Collected data:
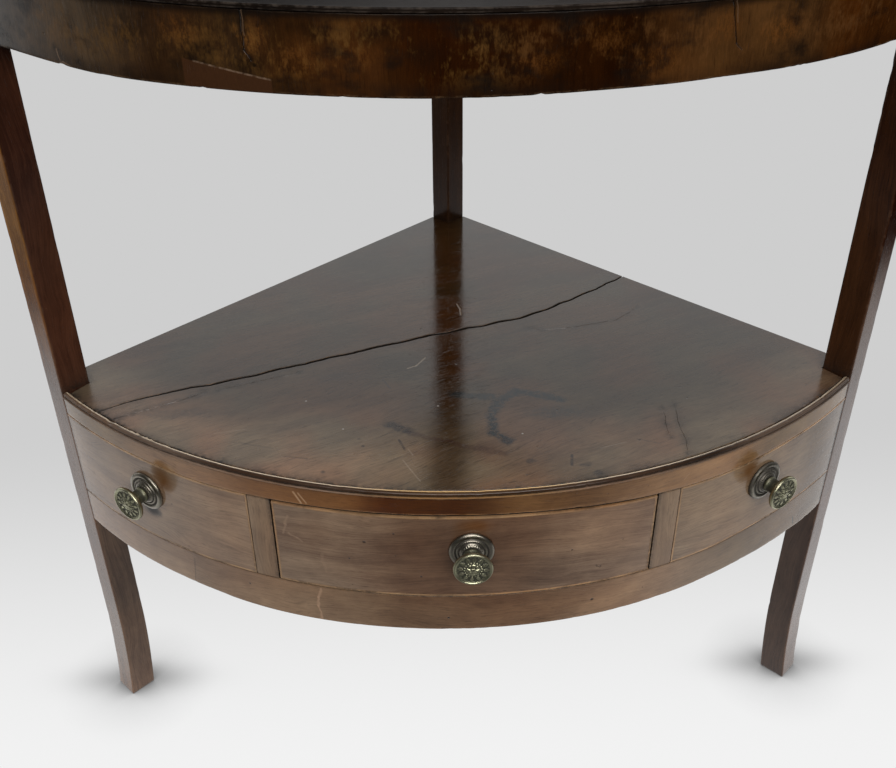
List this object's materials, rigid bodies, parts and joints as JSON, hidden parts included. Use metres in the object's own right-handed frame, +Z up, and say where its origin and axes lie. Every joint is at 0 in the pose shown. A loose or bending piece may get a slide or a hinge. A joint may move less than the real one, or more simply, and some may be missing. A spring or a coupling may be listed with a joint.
{
  "type": "corner washstand",
  "caption": "Bow-fronted corner washstand with a drawer tier and shelf below and a pierced basin top with splash-back above.",
  "frame": {"origin": "floor level, under the middle of the overall plan box", "axes": "+Z up, -Y to the bowed front with the drawer, +Y to the back corner, +X to the right seen from the front"},
  "size_m": [0.6152, 0.4652, 0.7238],
  "materials": {
    "mahogany": "old glossy polish, reddish brown, worn edges",
    "mahogany_dark": "old glossy polish, very dark figured veneer",
    "boxwood": "polished light line inlay, darkened by age",
    "pine": "unpolished, aged",
    "oak": "unpolished, aged drawer lining",
    "brass": "stamped, pale greenish patina in the hollows",
    "bronze": "dark brown-grey patina, rubbed on the rims"
  },
  "bodies": {
    "stand": {"leg_front_left": "mahogany", "leg_front_right": "mahogany", "leg_back": "mahogany", "case_side_left": "mahogany", "case_side_right": "mahogany", "frieze_side_left": "mahogany", "frieze_side_right": "mahogany", "rail_lower_front": "mahogany", "rail_upper_front": "mahogany", "stile_left": "mahogany", "stile_right": "mahogany", "dummy_drawer_left": "mahogany", "dummy_drawer_right": "mahogany", "shelf_board_rear": "mahogany", "shelf_board_front": "mahogany", "shelf_edge_bead": "mahogany", "frieze_front": "mahogany_dark", "top_board": "mahogany_dark", "splashback_left": "mahogany_dark", "splashback_right": "mahogany_dark", "stringing_dummy_left": "boxwood", "stringing_dummy_right": "boxwood", "drawer_runner_left": "pine", "drawer_runner_right": "pine", "drawer_kicker_left": "pine", "drawer_kicker_right": "pine", "drawer_stop_left": "pine", "drawer_stop_right": "pine", "glue_block_back_left": "pine", "glue_block_back_right": "pine", "glue_block_front_left": "pine", "glue_block_front_right": "pine", "frieze_block_left": "pine", "frieze_block_right": "pine", "splash_dowel_left_back": "pine", "splash_dowel_left_front": "pine", "splash_dowel_right_back": "pine", "splash_dowel_right_front": "pine", "knob_left": "brass", "knob_right": "brass", "rose_left": "bronze", "rose_right": "bronze", "knob_nut_left": "bronze", "knob_nut_right": "bronze"},
    "drawer": {"drawer_front": "mahogany", "stringing_drawer": "boxwood", "drawer_side_left": "oak", "drawer_side_right": "oak", "drawer_back": "oak", "drawer_bottom": "oak", "rose_centre": "bronze", "knob_centre": "brass", "knob_nut_centre": "bronze"}
  },
  "joints": [
    {"name": "drawer_slide", "type": "slide", "parent": "stand", "child": "drawer", "axis": [0, -1, 0], "range_m": [0, 0.2]}
  ]
}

Written exercise: Report the number of lines in the listing where the string "joints" appears, and nothing besides.

Exercise result: 2